I reckon that’s about enough from me for now. If I posted more often, I wouldn’t have to try to fit in two weeks worth of stuff in one post. I’m going to see about getting back on a regular schedule. It would do me good to write more and spend less time with the news cycle. In the meantime, thank you so much for stopping by. Let’s meet out at the Point for sunset this evening. We’ve had some really pretty sunsets lately and there are enough clouds floating around today to make it interesting. Sunset is scheduled for 7:32 PM. It will be warm and breezy, and the water is still good for swimming if you’re feeling so inclined.
Be good, be kind, be love. ♥ And hey, Walktober is coming up in about 4 weeks! I’ll sit down with the calendar and come up with the dates for you soon.

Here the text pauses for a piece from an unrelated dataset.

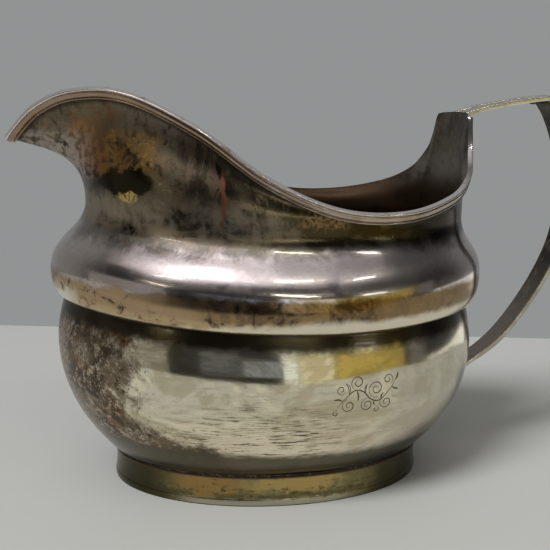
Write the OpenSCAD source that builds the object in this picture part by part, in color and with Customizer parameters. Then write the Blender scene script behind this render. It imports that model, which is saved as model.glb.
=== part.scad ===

A few of the 10,000 reasons to be happy: 1,136) Slightly cooler nights and early morning fog in the meadows. 1,137) Watching a garden spider spin her web just outside the kitchen window. 1,138) Interesting essays about language and our use of it. I have always loved words and the latest issue of Emergence Magazine is all about language. 1,139) Interesting conversations with my yoga teacher about words, language, cultural appropriation, and all sorts of other things. 1,140) First-day-of-school photos of my grandchildren. Even the Little Wookie posed for one this year. Today was his first day at preschool. He looked adorable. (He always looks adorable to me, but looked especially so this morning in the picture his father sent to me.)